The company has been tracking the homepage response times of over 300 leading retailers in the UK, US, France, Germany, China, Australia, Spain and the Nordics for the past 12 months to create a unique benchmark for global ecommerce performance. Key findings include:

· Online shopping is starting to drag – retail websites are on average 7% slower in 2016 than they were in 2015, as a consequence of bigger, more content-heavy web pages that contain more images, videos and third-party widgets for services like social media sites integrated to woo shoppers.

· Retailers leaving money on the table – research shows consumers expect websites to load in three seconds or less, whilst half will abandon their attempt if it fails to, so this is a pretty serious problem for retailers. U.S. retailer Nordstrom calculates that a delay of just 0.5 seconds leads to an 11% drop in sales conversion – so that’s a heck of a lot of cash retailers are losing out on.

· UK retailers knocked off the top spot – the UK had the fastest retail sites, with an average response time of 2.9 seconds in 2015, but dropped into third place behind France and Spain in 2016, as shoppers were forced to wait over 25% longer.

· Home is where the heart is – Four out of the top five retail websites in the UK and France were native to that region, whilst all of the top five in the Nordics, US, Spain and China were – so retailers are clearly looking after their home markets ahead of overseas customers.

Dynatrace’s analysis shows that, on average, retail websites are getting slower: global average homepage response times increased 7% from 2015 to 2016.

While China and the Nordics have made great improvements in the past year, they are still playing catch up against other countries. France was the stand-out performer, moving from position five in 2015 to take the number two spot behind Spain in 2016, with a 20% increase in speed.

The UK, on the other hand, enjoyed poll position in 2015, but has slid down to third place in 2016 and the US was bumped out of the top three. Australia showed signs of trouble, dropping below China into the bottom spot: response times jumped from 5.4 seconds in 2015 to 8.2 seconds in 2016.

When you consider that consumers expect websites to load within 3 seconds or less, and that 46% of consumers will abandon their journey if they are delayed, this is a serious issue for retailers. Putting the problem into context, the report correlates the impact of increased response times on revenues with real-world case studies.
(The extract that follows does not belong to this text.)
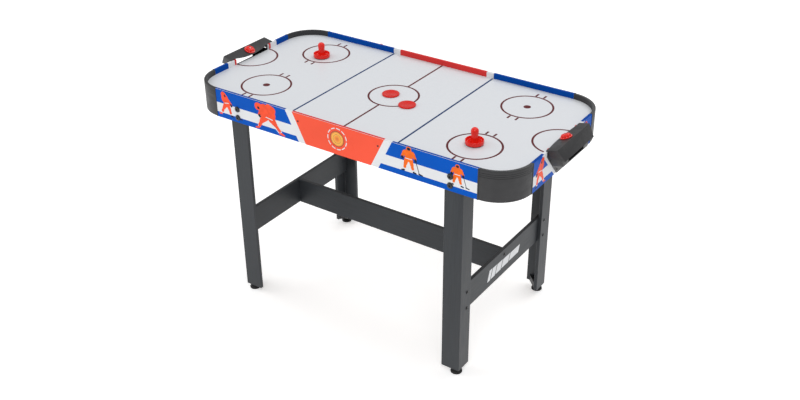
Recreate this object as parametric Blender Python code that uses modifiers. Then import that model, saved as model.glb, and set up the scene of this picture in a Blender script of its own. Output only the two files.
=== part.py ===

Dave Anderson, VP Marketing EMEA and Asia Pacific for Dynatrace, explains: “Every digital moment and every touch point is vital to retailer businesses if they are to succeed. While lags in performance are concerning, they also present a big opportunity to measure response times more closely and link it back to revenue. Take a leaf out of Nordstrom’s book – it has measured that a mere 0.5 second slow-down in site load time equates to an 11% reduction in site conversion. This is precisely where retailers need to focus internal conversations: looking at site performance and how it impacts revenue. Otherwise, they’re choosing to leave money on the table.”

When looking at the causes, it is evident that retailer efforts to ‘woo’ customers with more third party hosts – such as Facebook and Twitter – as well as more images and objects, and bigger pages, are actually proving to be counter-productive. There is therefore a clear correlation between the page size, number of third party hosts, and number of objects and the speed of homepage response; when it comes to websites, less is more and bigger isn’t better. All of the top performers had small page sizes, smaller object counts and fewer third party hosts.

It is also evident that retailers are very keen to look after their home markets. All of the top five performing websites in the Nordics, US, Spain and China were native to that region, and four out of five were in the UK and France. However, in Australia, the US actually out-performed local retailers by taking 3 out of five of the top slots.

Anderson continues: “If you are a global retailer, looking to target a new geography, you need to know what you are up against in the local market. This is why benchmarking is so critical, as it can help you to better understand user expectations. For example, China is a huge market that most retailers are chomping at the bit to dominate – yet looking at the top performing websites in this region the websites are very stripped back, hardly any hosts, so to compete international retailers will need to follow suit: there is no one size fits all. Yet local retailers have no room to be complacent. As we can see from Australia, and the dominance of Apple, digitally savvy competitors are a real and present threat.”